To create this list is not to suggest in the present context solutions, other than to ask whether we should consider them from the perspective of the God who is love. If one considers these folk in the light of God is Love, it becomes clear that there is a lot of work to do.

A conclusion one might draw from the Pope's analysis is that the love between man and wife should in some sense be a model for all relationships were love is required. The Pope says love is the act of the self-giving, from God on down. It is essential to the marital gift of self that spouses listen to one another, patiently, constantly, sensitively. Many of the people in the above list feel that church leaders do not listen to them, do not give themselves in the relationship. A listening church would be far more attractive to its members and to others than the present church which sometimes seems incapable of listening.

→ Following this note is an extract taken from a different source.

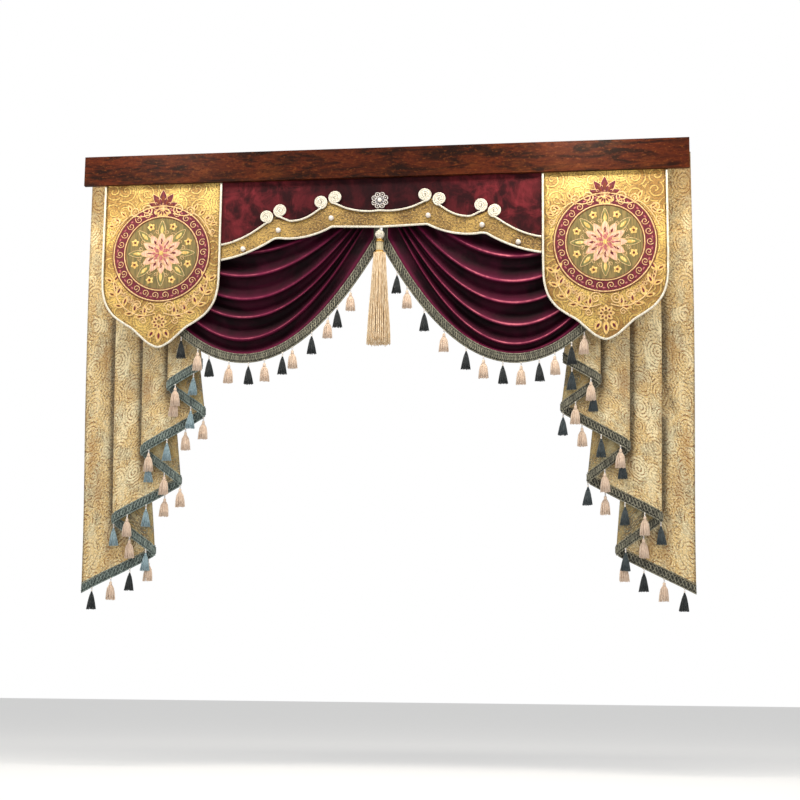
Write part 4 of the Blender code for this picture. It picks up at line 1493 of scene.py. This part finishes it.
def floor():
    """A pale floor under the object."""
    mesh = bpy.data.meshes.new("floor")
    form = bmesh.new()
    bmesh.ops.create_grid(form, x_segments=1, y_segments=1, size=30.0)
    form.to_mesh(mesh)
    form.free()
    pale = new_finish("pale_floor")
    tone = pale.noise(pale.object_place(), 3.0)
    colour = pale.mix(tone, (0.86, 0.86, 0.85, 1.0), (0.90, 0.90, 0.89, 1.0))
    mesh.materials.append(pale.surface(colour, 0.9, Emission_Color=(1.0, 1.0, 1.0, 1.0),
                                       Emission_Strength=0.30))
    piece = stand("floor", mesh, (0.0, 0.0, CAD_LOW.z - FLOOR_DROP))


def lights():
    """A white room that lights the object softly, and lamps above, in front and at the edges."""
    world = bpy.data.worlds.new("studio")
    bpy.context.scene.world = world
    sky = Finish(world)
    background = sky.tree.nodes["Background"]
    seen = sky.node("ShaderNodeLightPath", {})
    strength = sky.node("ShaderNodeMapRange", {}, seen, None, None, ROOM_LIGHT, 1.0)
    sky.feed(background.inputs[0], (1.0, 1.0, 1.0, 1.0))
    sky.feed(background.inputs[1], strength)
    bpy.context.scene.view_settings.view_transform = "Standard"
    for name, place, aim, size, power, tint in LAMPS:
        light = bpy.data.lights.new(name, "AREA")
        light.shape = "RECTANGLE"
        light.size, light.size_y = size
        light.energy = power
        light.color = tint
        ahead = Vector(aim) - Vector(place)
        stand(name, light, place).rotation_euler = ahead.to_track_quat("-Z", "Y").to_euler()


def camera():
    """The photograph's view: from the right and below, level with the tails."""
    data = bpy.data.cameras.new("camera")
    data.sensor_width = 36.0
    data.lens = CAMERA_LENS
    piece = stand("camera", data, CAMERA_PLACE)
    turn, lift, roll = (math.radians(angle) for angle in CAMERA_TURNS)
    piece.rotation_euler = (Matrix.Rotation(turn, 4, "Z")
                            @ Matrix.Rotation(math.pi / 2 + lift, 4, "X")
                            @ Matrix.Rotation(roll, 4, "Z")).to_euler()
    bpy.context.scene.camera = piece


camera()
dress_boards()
panel_and_band()
band_cords()
pearls_and_brooch()
pennants()
swags_and_cascades()
centre_tassel()
floor()
lights()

Pope Benedict has disappointed many of those who were enthusiastic about his election and who are now demanding that he reform his policies. They object to his failure to "clean out" the Curia, to his appointments, (both to his own previous office and to San Francisco), to his reluctance to deal with those who say that gays may still be priests, and especially to his tolerance toward the Jesuits. The rants of such folk are certainly within their rights to express personal opinions to the Pope.

Nor is it for me to say how he will react to such claims of special access to the Pope. That is between him and them. Father Hans Kung, a one-time and now-again personal friend of the Pope, argued immediately after his election that one should give him time before making judgments. This refusal to rush to judgment was excellent advice.

Benedict seems likely to follow his own insights, hopefully after listening.